Epilepsy is a brain disorder in which a person suffers from repeated seizures (convulsions), episodes of disturbed brain activity that cause changes in attention or behavior.
Epilepsy occurs when permanent changes in brain tissue cause the brain to be too excitable or jumpy. The brain sends out abnormal signals resulting in repeated, unpredictable seizures. A single seizure that does not happen again is not epilepsy. Epilepsy may be due to a medical condition or a brain injury, or the cause may be unknown (idiopathic). Depending on the cause, there may be a family history of seizures or epilepsy.
Common causes of epilepsy include:
- Stroke or transient ischemic attack (TIA)
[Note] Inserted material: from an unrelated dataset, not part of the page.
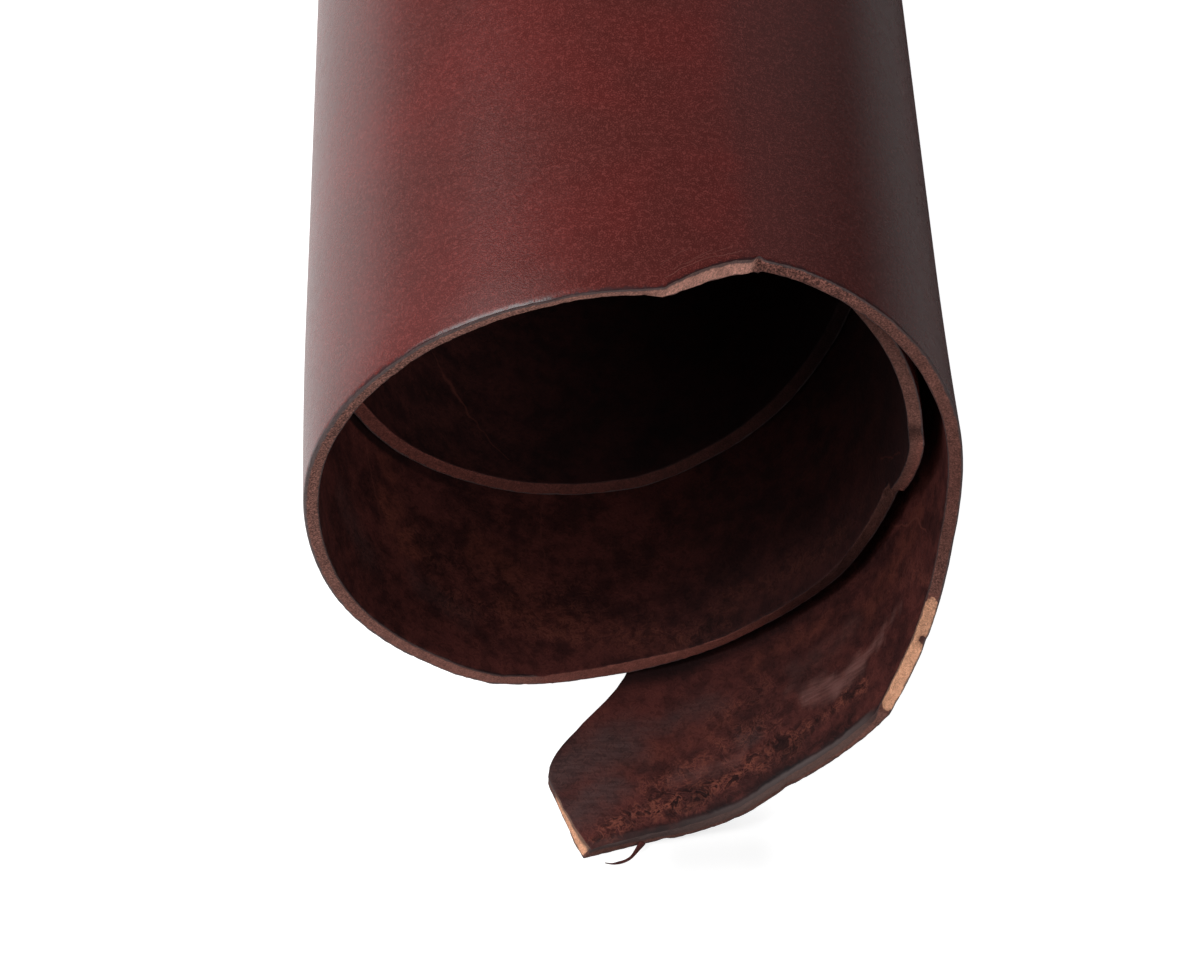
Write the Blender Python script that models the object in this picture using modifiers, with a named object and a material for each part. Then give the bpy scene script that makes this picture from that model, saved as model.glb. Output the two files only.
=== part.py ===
"""A side of heavy vegetable-tanned leather, rolled up grain side out and lying on its loose tail.

The side is one sheet. It is laid out as a grid whose columns run round the roll and whose rows run
along it, and each point of the grid is then wound into place. A wrap angle says how far round the
roll a point lies: -90 degrees is the tail under the roll, 0 the right, 90 the top, 180 the left and
270 the bottom of the second turn, seen from the near end, which looks along +Y. The angle keeps
counting up to the inner end of the sheet.
"""

import math
from collections import namedtuple

import bmesh
import bpy

# Driving dimensions, in metres and degrees.
THICKNESS = 0.0040  # 10 oz leather
AXIS_HEIGHT = 0.0833  # the roll's axis above the surface that it lies on
ROLL_LENGTH = 0.9200  # from the rim's left side to the far end
FLAT_BLEND = 0.0004  # how softly the tail's flat spot runs out into the round
TAIL_SLANT_FROM = -70.0  # beyond this wrap angle the columns lean to follow the tail's cut end
LIP_DEPTH = 0.060  # the rim springs out or in over this much of the near end
COLUMN_STEP = 5.0  # 72 columns a turn, so that the facets of every turn lie in line
FAR_STEP_IN = 0.0015  # each turn's far edge sits this much inside the one outside it
LEATHER_COLOUR = (0.13, 0.022, 0.016, 1.0)
LEATHER_ROUGHNESS = 0.38

# The grain side's radius on the outer turn, its tail and the start of the second turn.
Turn = namedtuple("Turn", "wrap radius")
OUTER_TURN = [
    Turn(-112, 0.0900),
    Turn(-90, 0.0846),
    Turn(-60, 0.0843),
    Turn(-35, 0.0836),
    Turn(15, 0.0826),
    Turn(90, 0.0823),
    Turn(180, 0.0824),
    Turn(225, 0.0812),
    Turn(270, 0.0786),
    Turn(300, 0.0768),
    Turn(330, 0.0749),
    Turn(350, 0.0743),
    Turn(380, 0.0754),
    Turn(405, 0.0772),
]

# From there on each turn lies against the one outside it, with a little air between them.
Air = namedtuple("Air", "wrap gap")
INNER_TURNS = [
    Air(405, 0.0012),
    Air(450, 0.0007),
    Air(540, 0.0010),
    Air(630, 0.0008),
    Air(765, 0.0015),
    Air(855, 0.0007),
    Air(990, 0.0008),
    Air(1125, 0.0014),
    Air(1236, 0.0016),
]

# How far the rim springs out of round at the near end.
Lip = namedtuple("Lip", "wrap out")
RIM_LIPS = [
    Lip(-25, 0.0),
    Lip(-12, 0.0002),
    Lip(8, 0.0011),
    Lip(24, 0.0),
    Lip(155, 0.0),
    Lip(183, -0.0012),
    Lip(210, 0.0),
]

# The near edge as it was cut: how far it sits behind the left side of the rim.
Cut = namedtuple("Cut", "wrap behind")
NEAR_EDGE = [
    Cut(-99, -0.0496),  # the tail's outer corner
    Cut(-86, -0.0451),
    Cut(-71, -0.0408),
    Cut(-61, -0.0349),
    Cut(-52, -0.0327),
    Cut(-38, -0.0288),  # the tail's inner corner
    Cut(-25, -0.0169),
    Cut(-10, -0.0014),
    Cut(0, 0.0055),
    Cut(12, 0.0120),
    Cut(24, 0.0136),
    Cut(60, 0.0134),
    Cut(68.4, 0.0128),  # the snag where one stroke ended
    Cut(77, 0.0060),
    Cut(85, -0.0010),  # where the next stroke began
    Cut(119, -0.0026),
    Cut(150, -0.0036),
    Cut(200, -0.0028),
    Cut(243, -0.0017),
    Cut(261, 0.0040),
    Cut(300, 0.0132),
    Cut(319, 0.0156),
    Cut(341, 0.0220),
    Cut(345, 0.0190),  # the notch on the second turn
    Cut(366, 0.0120),
    Cut(369, 0.0165),
    Cut(398, 0.0200),
    Cut(450, 0.0280),
    Cut(561, 0.0555),
    Cut(606, 0.0620),
    Cut(634, 0.0663),
    Cut(666, 0.0771),
    Cut(696, 0.0901),
    Cut(800, 0.1300),
    Cut(900, 0.1650),
    Cut(1050, 0.2000),
    Cut(1236, 0.2250),
]
EDGE_CORNERS = (-38, 68.4, 85, 341, 345, 366, 369)  # wrap angles of the edge's sharp corners

# The tail's cut end, by its distance behind the left side of the rim.
End = namedtuple("End", "behind wrap")
TAIL_END = [
    End(-0.050, -99.0),
    End(-0.024, -104.2),
    End(-0.019, -104.0),
    End(0.009, -90.3),
    End(0.024, -86.0),
    End(0.050, -84.0),
    End(0.090, -91.0),
    End(0.140, -99.0),
    End(0.250, -102.0),
    End(0.950, -101.0),
]

# Rows of the grid behind the tail's outer corner, closer together where the tail's end is cut about.
TAIL_ROWS = [0, 0.008, 0.016, 0.0255, 0.031, 0.038, 0.046, 0.058, 0.074, 0.100, 0.140, 0.220, 0.500]
ROWS_BEHIND = TAIL_ROWS + [ROLL_LENGTH - NEAR_EDGE[0].behind]


def between(rows, at):
    """The second column of a table at a value of its first, along straight lines."""
    if at <= rows[0][0]:
        return rows[0][1]
    for low, high in zip(rows, rows[1:]):
        if at <= high[0]:
            part = (at - low[0]) / (high[0] - low[0])
            return low[1] + part * (high[1] - low[1])
    return rows[-1][1]


def slopes(rows):
    """A slope at each row of a table, so that a smooth curve runs through it."""
    steps = [(b[1] - a[1]) / (b[0] - a[0]) for a, b in zip(rows, rows[1:])]
    return [steps[0]] + [(a + b) / 2 for a, b in zip(steps, steps[1:])] + [steps[-1]]


def smooth(rows, at):
    """The second column of a table at a value of its first, along a smooth curve."""
    at = min(max(at, rows[0][0]), rows[-1][0])
    lean = slopes(rows)
    for i, (low, high) in enumerate(zip(rows, rows[1:])):
        if at <= high[0]:
            span = high[0] - low[0]
            t = (at - low[0]) / span
            start = (1 + 2 * t) * (1 - t) ** 2 * low[1] + t * (1 - t) ** 2 * span * lean[i]
            stop = t * t * (3 - 2 * t) * high[1] + t * t * (t - 1) * span * lean[i + 1]
            return start + stop
    return rows[-1][1]


def radius(wrap):
    """The grain side's radius: from the table, or lying inside the turn before."""
    if wrap <= OUTER_TURN[-1].wrap:
        return smooth(OUTER_TURN, wrap)
    return radius(wrap - 360) - THICKNESS - smooth(INNER_TURNS, wrap)


def rim_lip(wrap, behind_edge):
    """The rim's spring out of round, dying away along the roll."""
    fade = max(0.0, 1 - behind_edge / LIP_DEPTH)
    return smooth(RIM_LIPS, wrap) * fade * fade


def on_the_floor(height):
    """Rounds the section off where the leather lies flat on the surface below it."""
    if height < -FLAT_BLEND:
        return 0.0
    if height < FLAT_BLEND:
        return (height + FLAT_BLEND) ** 2 / (4 * FLAT_BLEND)
    return height


def wound(wrap, behind, behind_edge):
    """A point of the sheet's grain side, wound into the roll."""
    out = radius(wrap) + rim_lip(wrap, behind_edge)
    across = out * math.cos(math.radians(wrap))
    height = AXIS_HEIGHT + out * math.sin(math.radians(wrap))
    if wrap < 0:
        height = on_the_floor(height)
    return across, behind, height


def column_wraps():
    """Wrap angles of the grid's columns: even steps, moved onto the corners of the near edge."""
    first, last = NEAR_EDGE[0].wrap, NEAR_EDGE[-1].wrap
    count = math.ceil((last - first) / COLUMN_STEP)
    wraps = [first + i * (last - first) / count for i in range(count + 1)]
    for corner in EDGE_CORNERS:
        nearest = min(range(len(wraps)), key=lambda i: abs(wraps[i] - corner))
        wraps[nearest] = corner
    return wraps


def point_of_sheet(wrap, row_behind):
    """Where the grid's point on this column and row lies once the side is rolled."""
    near = between(NEAR_EDGE, wrap)
    far = ROLL_LENGTH - FAR_STEP_IN * max(0.0, wrap) / 360
    along = row_behind / ROWS_BEHIND[-1]
    behind = near + along * (far - near)
    lean = max(0.0, (TAIL_SLANT_FROM - wrap) / (TAIL_SLANT_FROM - TAIL_END[0].wrap))
    slanted = wrap + lean * (between(TAIL_END, behind) - TAIL_END[0].wrap)
    return wound(slanted, behind, behind - near)


def roll_grid(grid, wraps):
    """Winds a flat unit grid into the rolled side, centred over its origin."""
    for vertex in grid.verts:
        column = round((vertex.co.x + 0.5) * (len(wraps) - 1))
        row = round((vertex.co.y + 0.5) * (len(ROWS_BEHIND) - 1))
        vertex.co = point_of_sheet(wraps[column], ROWS_BEHIND[row])
    for axis in (0, 1):
        places = [vertex.co[axis] for vertex in grid.verts]
        middle = (min(places) + max(places)) / 2
        for vertex in grid.verts:
            vertex.co[axis] -= middle


def leather_material():
    material = bpy.data.materials.new("leather")
    material.use_nodes = True
    shader = material.node_tree.nodes["Principled BSDF"]
    shader.inputs["Base Color"].default_value = LEATHER_COLOUR
    shader.inputs["Roughness"].default_value = LEATHER_ROUGHNESS
    shader.inputs["Metallic"].default_value = 0.0
    material.diffuse_color = LEATHER_COLOUR
    return material


def make_leather_side(collection):
    """The whole side: a rolled grid given the leather's thickness towards the flesh side."""
    wraps = column_wraps()
    grid = bmesh.new()
    bmesh.ops.create_grid(grid, x_segments=len(wraps) - 1, y_segments=len(ROWS_BEHIND) - 1, size=0.5)
    roll_grid(grid, wraps)
    face_outwards(grid)
    mesh = bpy.data.meshes.new("leather_side")
    grid.to_mesh(mesh)
    grid.free()
    mesh.shade_smooth()
    side = bpy.data.objects.new("leather_side", mesh)
    side.data.materials.append(leather_material())
    collection.objects.link(side)
    thick = side.modifiers.new("Thickness", "SOLIDIFY")
    thick.thickness = THICKNESS
    thick.offset = -1.0
    thick.use_even_offset = True
    return side


def face_outwards(grid):
    """Turns the faces so that the grain side, the roll's outer side, is the front."""
    grid.normal_update()
    highest = max(grid.faces, key=lambda face: face.calc_center_median().z)
    if highest.normal.z < 0:
        bmesh.ops.reverse_faces(grid, faces=grid.faces)


def clear_scene():
    for item in list(bpy.data.objects):
        bpy.data.objects.remove(item, do_unlink=True)


def main():
    clear_scene()
    collection = bpy.data.collections.new("LeatherSide")
    bpy.context.scene.collection.children.link(collection)
    make_leather_side(collection)


main()
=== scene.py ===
import math

import bpy
import numpy as np
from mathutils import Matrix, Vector


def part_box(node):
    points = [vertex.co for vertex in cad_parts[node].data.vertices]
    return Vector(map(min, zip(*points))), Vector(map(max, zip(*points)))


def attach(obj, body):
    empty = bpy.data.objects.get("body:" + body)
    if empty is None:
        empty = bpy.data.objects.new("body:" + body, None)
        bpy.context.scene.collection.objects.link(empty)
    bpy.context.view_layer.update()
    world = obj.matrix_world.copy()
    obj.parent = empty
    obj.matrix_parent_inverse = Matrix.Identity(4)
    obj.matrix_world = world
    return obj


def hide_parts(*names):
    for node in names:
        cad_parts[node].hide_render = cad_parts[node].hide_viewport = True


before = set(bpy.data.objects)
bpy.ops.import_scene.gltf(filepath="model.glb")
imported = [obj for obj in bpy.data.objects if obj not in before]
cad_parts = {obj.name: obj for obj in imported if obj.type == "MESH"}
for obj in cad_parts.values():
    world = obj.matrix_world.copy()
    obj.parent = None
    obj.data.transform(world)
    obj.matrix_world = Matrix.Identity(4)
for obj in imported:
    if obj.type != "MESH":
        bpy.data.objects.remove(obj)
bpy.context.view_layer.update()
sideLow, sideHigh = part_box("leather_side")
print("packed frame loaded")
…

- Dementia, such as Alzheimer’s disease
- Traumatic brain injury
- Infections, including brain abscess, meningitis, encephalitis and AIDS
- Congenital brain defects (problems that are present at birth)
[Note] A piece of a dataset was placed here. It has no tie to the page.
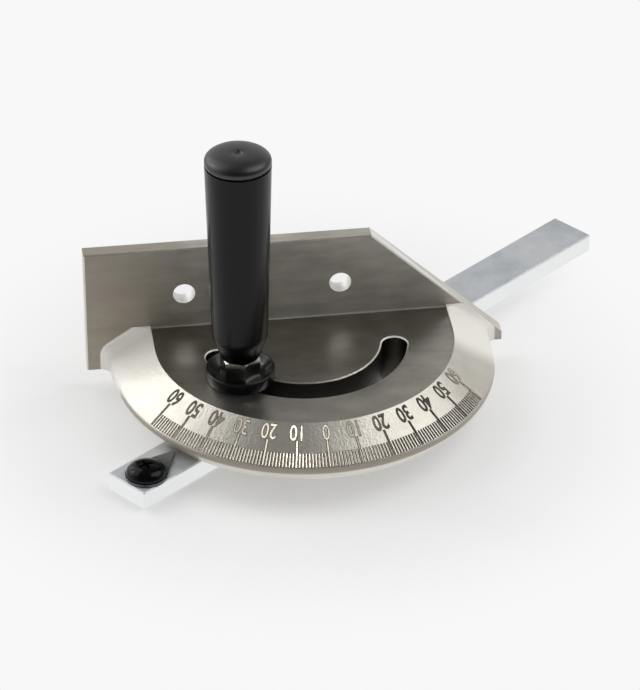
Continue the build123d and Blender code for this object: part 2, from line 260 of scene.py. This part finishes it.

- Brain injury that occurs during or near birth
- Metabolic disorders that are diagnosed at birth (such as phenylketonuria)
- Brain tumor
- Abnormal blood vessels in the brain
- Other illness that damage or destroy brain tissue
Symptoms vary widely from person to person. Epilepsy seizures usually begin between ages 5 and 20, but they can happen at any age. Some people may have simple staring spells, while others have violent shaking and loss of alertness. The type of seizure depends on the cause of epilepsy and the part of the brain affected. Most of the time, the type of seizure experienced by the patient is the same type experienced with every episode. Some people with epilepsy have sensations (called an aura) such as tingling, odors or emotional changes immediately before a seizure.
Complications of epilepsy may include:
- Difficulty learning
- Breathing food or saliva into the lungs (aspiration) during a seizure, which can cause aspiration pneumonia
- Injury from falls, bumps or self-inflicted bites during a seizure
- Injuries incurred in accidents if driving or operating machinery during a seizure
- Permanent brain damage (stroke or other damage)
- Side effects of medications
Certain types of childhood epilepsy go away or improve with age, usually in the late teens or 20′s. Some people with epilepsy may be able to reduce or even stop their anti-seizure medicines if they have had no seizures for several years. For many people, however, epilepsy is a life-long condition requiring life-long anti-seizure drugs. There is a very low risk of sudden death with epilepsy.